猶太人。2000年前,他們從走出耶路撒冷開始,就飽受流離失所的亡國之痛。在很長的時間裡,整個歐洲社會都普遍存在虐待和迫害猶太人的現像,而且這種歧視和迫害貫穿從政治領袖、宗教人士、知識精英到一般民眾的各個階層。其手段從限制就業到限制居住地區,從勒索財富到驅逐人口,多種多樣。一個猶太人領袖曾經這樣描述歐洲猶太人的處境:“對於活著的人,猶太人是死去的人;對於當地人,他們是異己和流浪者;對於有產者,他們是乞丐;對於窮人,他們是剝削者和百萬富翁;對於愛國者,他們是沒有祖國的人;他們是社會各階層都厭惡的競爭對手。”

摩爾人。他們在占據伊比利亞半島的800年間,大半時間是強勢的統治者。再往後,就從九霄雲外跌落地獄深層。自1501年起,當局違反《投降書》協議,開始分地區強行命令所有摩爾人棄教。強制同化,遷徙, 流放,驅逐,一浪高過一浪,直到被連根拔起、趕盡殺絕。到1526年,西班牙全境的摩爾人基本都已被迫改宗。1556年,菲利浦二世頒布法律禁止一切摩裡斯科文化,舉行秘密宗教儀式的殘存場所遭到封閉,摩裡斯科服裝遭到禁止,享有盛名的阿拉伯浴室被搗毀,最後阿拉伯語也被禁止使用。熊熊烈火中,“異教”典籍和文化科學書籍化為灰燼,兒童被強行抱去接受天主教洗禮,反叛者被帶上苦役犯的鐐銬,排成長隊,走向流放之路。農田無人耕種,村莊荒無人煙。由於侮辱和壓迫之烈,1578年,格拉納達摩裡斯科人第二次造反,兩年後被殘酷鎮壓,1609年,菲利浦三世國王發布正式命令,將所有摩裡斯科人驅逐出西班牙國土,大規模的驅逐延續至1614年,已經改信天主教的三百萬西班牙穆斯林離開了祖祖輩輩生活的家園。

索颯《在堂吉訶德的甲胄之後》中指出,“大驅逐”結束後,西班牙的基督徒被人為劃分成“血統純正”的“老基督徒”和出身可疑的“新基督徒”(即潛藏下來的改宗者及其後代),西班牙居民在申請公職、軍銜、僧侶身份、上大學、當教師、移居海外領地時,必須出示“血統純正”證書或家譜,可疑的姓氏也成為判斷血統的重要依據。
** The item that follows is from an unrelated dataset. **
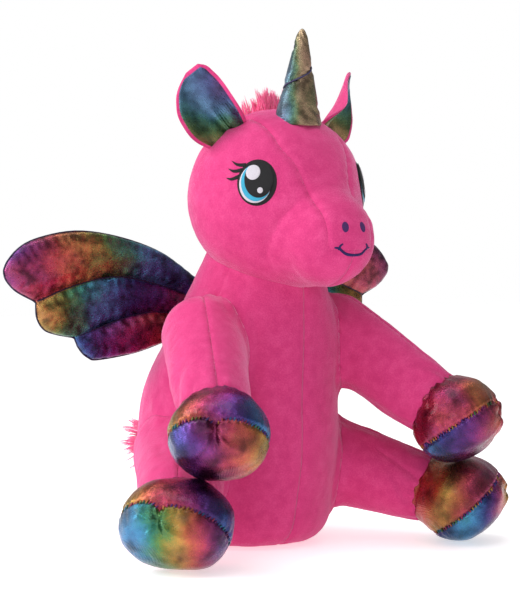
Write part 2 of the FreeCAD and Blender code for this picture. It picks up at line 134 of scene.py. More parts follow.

這一“血統論”政策直到1865年才被最後取消。
中國古代的大文學家司馬遷受過大磨難,他忍辱負重,著《史記》寄托憂思。 “感身世之戮辱,傳畸人於千秋”,-----魯迅道出了其中的因果關系。現代作家林非這樣歌詠司馬遷,“在凄慘、渾濁和肮髒得像糞土般的人世中,低下頭顱默默地咀嚼著刻骨銘心的痛苦,使盡渾身的氣力拼搏著去撰寫。”

司馬遷僅僅是一個人,而三個苦中求變的民族,天地玄黃,百年流變,神秘的弗拉門戈之花又層層疊疊地織入了他們幾多重痛楚與期盼?

“喪鐘在為誰敲/我本茫然不曉/不為幽明永隔/它正為你哀悼。”這首英國詩歌中的一句,後來成為一位美國人描寫西班牙內戰的著名小說的名字,這位作家叫歐內斯特•海明威。

這首小詩,也可以寄托我對弗拉門戈舞者們的深深敬意,因為有了那些舞台上倔強的黑色精靈,人類歷史上那麼浩大深重的苦難才可以被後來者牢記。